Guerre et Paix, le blog de Xavier Moreau, propose une vision originale et russo-centrée des problèmes de défense internationaux. Aujourd’hui, la fin du bouclier anti-missiles américain.
Replacé dans une perspective historique, l’abandon du bouclier anti-missiles en Europe de l’Est n’est pas une surprise. Le projet de bouclier anti-missiles apparaît aux Etats-Unis au début des années 60 avec le « Sentinel Program », abandonné en 1976. Il revient ensuite dans la doctrine militaire américaine, le 23 mars 1983, lorsque Ronald Reagan prononce son discours sur l’initiative de défense stratégique (IDS). Ce discours remet en cause la course aux armements traditionnelle, qui consistait à accumuler un nombre considérable de vecteurs (1), avec des charges atomiques de plus en plus puissantes. Il donne le bon rôle à l’administration américaine qui, en cherchant désormais à se protéger de la menace nucléaire, passe d’une position offensive à défensive. L’IDS ne sortira jamais des cartons, mais les soviétiques se laissent piéger dans cette course aux armements d’un nouveau genre, qui achève de ruiner une économie socialiste en phase terminale.
Vingt ans après, en novembre 2004, Georges Bush junior tente de reproduire l’extraordinaire coup de celui qui est devenu une légende au sein du parti républicain. La donne est cependant différente à plus d’un titre. Le nouveau bouclier anti-missile américain a, cette fois, une existence bien réelle. Il constitue un nouveau cadeau de la présidence républicaine au « complexe militaro industriel ». En faisant cela, Georges Bush passe outre l’avertissement du Président Eisenhower, qui, lors de son discours d’adieu du 17 janvier 1961, mit en garde les Etats-Unis contre la toute puissance de ce complexe et les intérêts militaires et économiques de son pays. Plus important encore, il ne s’agit plus d’envoyer des satellites tueurs de missiles dans l’espace, mais de dresser un maillage terrestre, composé de radars et de missiles anti-missiles. Des éléments de ce système doivent être installés en Pologne et en Tchéquie.
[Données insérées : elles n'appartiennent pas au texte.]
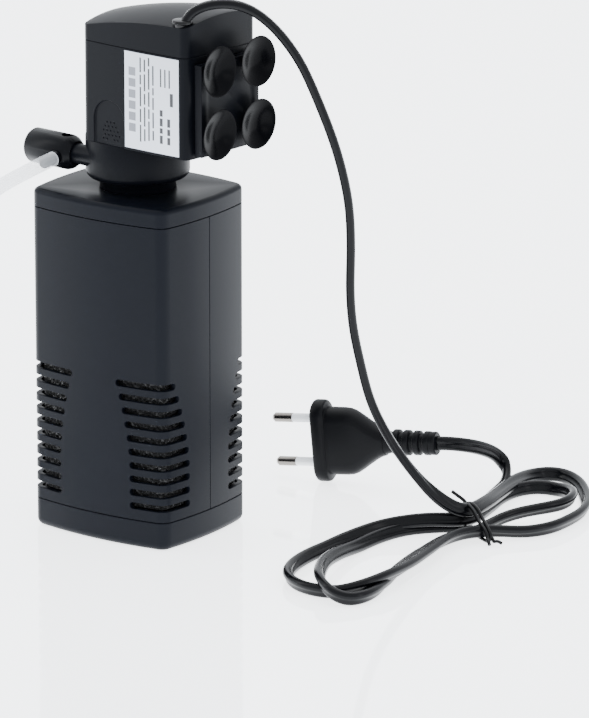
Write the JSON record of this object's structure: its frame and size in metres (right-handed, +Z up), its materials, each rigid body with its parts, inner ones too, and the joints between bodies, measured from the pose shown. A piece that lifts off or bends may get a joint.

Ce système n’a jamais eu aucune chance de contrer la menace nucléaire russe ou chinoise, pour la bonne et simple raison qu’il aurait dû pouvoir arrêter tous les vecteurs tirés. Il suffit, en effet, que quelques uns des missiles mégatonniques échappent au bouclier pour que les grandes villes américaines soient vitrifiées. Il est toujours plus facile de lancer dix missiles que d’en intercepter un.
L’enjeu n’est donc pas d’annihiler la capacité de frappe en second (2) de la Russie. Il est, comme nous l’avons déjà souligné, de favoriser le « complexe militaro industriel » américain, et de provoquer si possible, une nouvelle course aux armements ruineuse pour la Russie. Il permet, en outre, d’associer, contre la volonté de leur peuple, deux Etats ex-communistes et de consolider le bloc atlantiste contre le reste du monde.
Tous les objectifs du « National Missile Defense » sont des échecs pour deux raisons essentielles. A l’est, la Russie de Poutine et Medvedev n’est pas l’URSS de Brejnev et d’Andropov. Elle a su tirer les leçons des pièges que furent le conflit afghan et l’IDS, et ne se ruinera pas, ni dans une guerre extérieure ingagnable, ni dans une course aux armements stériles. La seule réponse consiste pour la Russie à moderniser ses vecteurs, ce qui est normal pour une puissance nucléaire. C’est ce qu’a également entrepris la France.
Enfin, et surtout, les Etats-Unis ont été pris à leur propre piège. Leur économie vacillante n’a plus les moyens de maintenir des projets de ce niveau, pas plus qu’elle n’a les moyens de fournir un successeur à la navette spatiale. C’est cette réalité économique plus que toute autre considération qui a forcé l’administration Obama à renoncer.
Le Kremlin a manifesté une satisfaction retenue, et en guise de réciprocité, a abandonné l’installation de missiles à Kaliningrad. Il n’y aura rien d’autre de la part de la Russie, et le ministre des affaires étrangères, Sergei Lavrov, a été très clair. Le retrait du bouclier n’aura aucune influence sur la position russe en Iran ou ailleurs.